Parks Without Borders is part of Mayor de Blasio’s OneNYC initiative. The City has dedicated $50 million to the program, $10 million of which has already been allocated to parks throughout the city, with another $40 million determined through the public input process, the Prospect Park Alliance said.

prospect park aerial view
Photo via prospect_park

The new Parks Without Borders grant will build upon additional funding from the City Council and Borough President’s office to restore Prospect Park’s Flatbush Avenue sidewalk and make other improvements to its eastern side.

The Park’s Flatbush Avenue sidewalk, between Grand Army Plaza and the Prospect Park Zoo, will be broadened from 16 to 30 feet by setting the Park’s fencing back, the Alliance said.

Even more intriguing —  “an allée of trees will flank the sidewalk, providing shade for pedestrians and restoring this section of the avenue to its original grandeur.”

Traffic Calming Along The Flatbush Avenue Side Of Prospect Park
As part of expanding Prospect Park’s accessibility to communities on its eastern side, Borough President Adams is advocating that the City’s Department of Transportation examine the feasibility of “improved traffic-calming infrastructure” on Flatbush Avenue between Grand Army Plaza and Empire Boulevard.

Numerous residents and stakeholders have spoken out regarding that stretch of Flatbush Avenue, the Borough President said in a statement today, which “serves as a speedway for motor vehicles in an area where there are numerous pedestrians and cultural institutions.”

[Adams has established CROSS (Connecting Residents on Safer Streets) Brooklyn.

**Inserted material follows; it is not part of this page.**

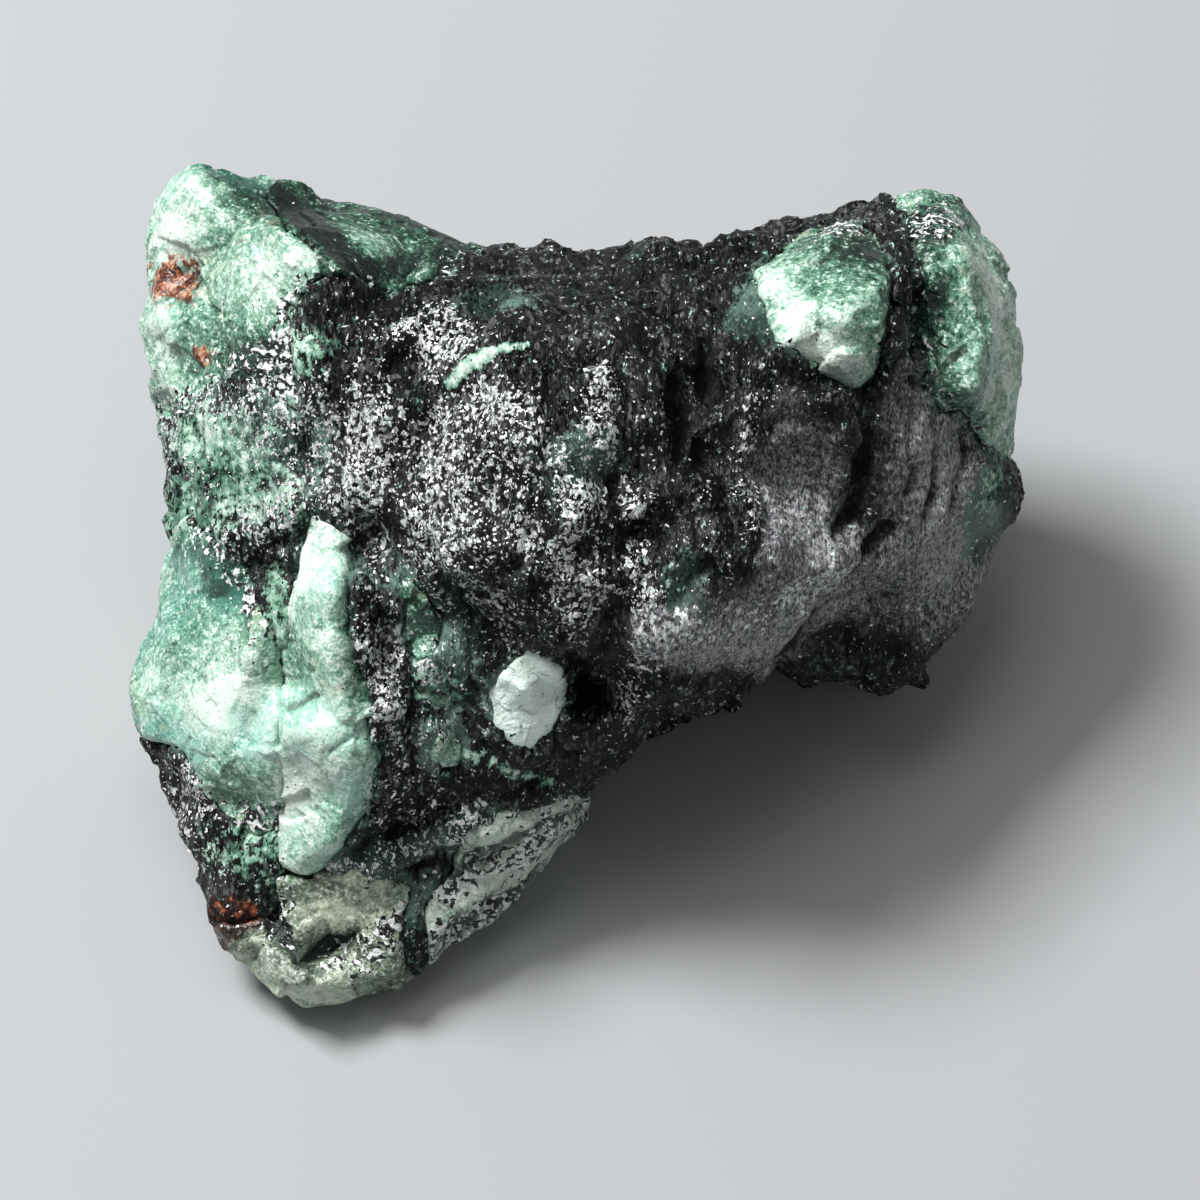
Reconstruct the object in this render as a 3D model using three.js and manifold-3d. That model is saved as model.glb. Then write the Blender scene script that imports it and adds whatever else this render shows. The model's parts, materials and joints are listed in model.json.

The initiative uses capital dollars from the BP’s office to invest in sidewalk extensions at “dangerous” intersections across Brooklyn near significant concentrations of senior citizens.]

Adams said there is a need to replicate the “positive impact of similar efforts taken along the Prospect Park West corridor in order to protect bicyclists, motorists, and pedestrians traveling around Crown Heights, Prospect Heights, and Prospect Lefferts-Gardens.”

“This is a stretch of roadway that’s crying out for traffic-calming — a woman was struck and killed by a driver there less than two years ago,” said Eric McClure, executive director of StreetsPAC.

“We took speed readings there just this past Friday evening, during rush hour, and found that drivers were averaging 38.8 miles per hour, more than 50 percent above the legal New York City speed limit, with a top speed of an expressway-like 66 MPH,” McClure stated.

The long-term goal, Adams said, should be to “advance street safety around the full perimeter of Prospect Park as well as to improve the quality of life along its eastern border.”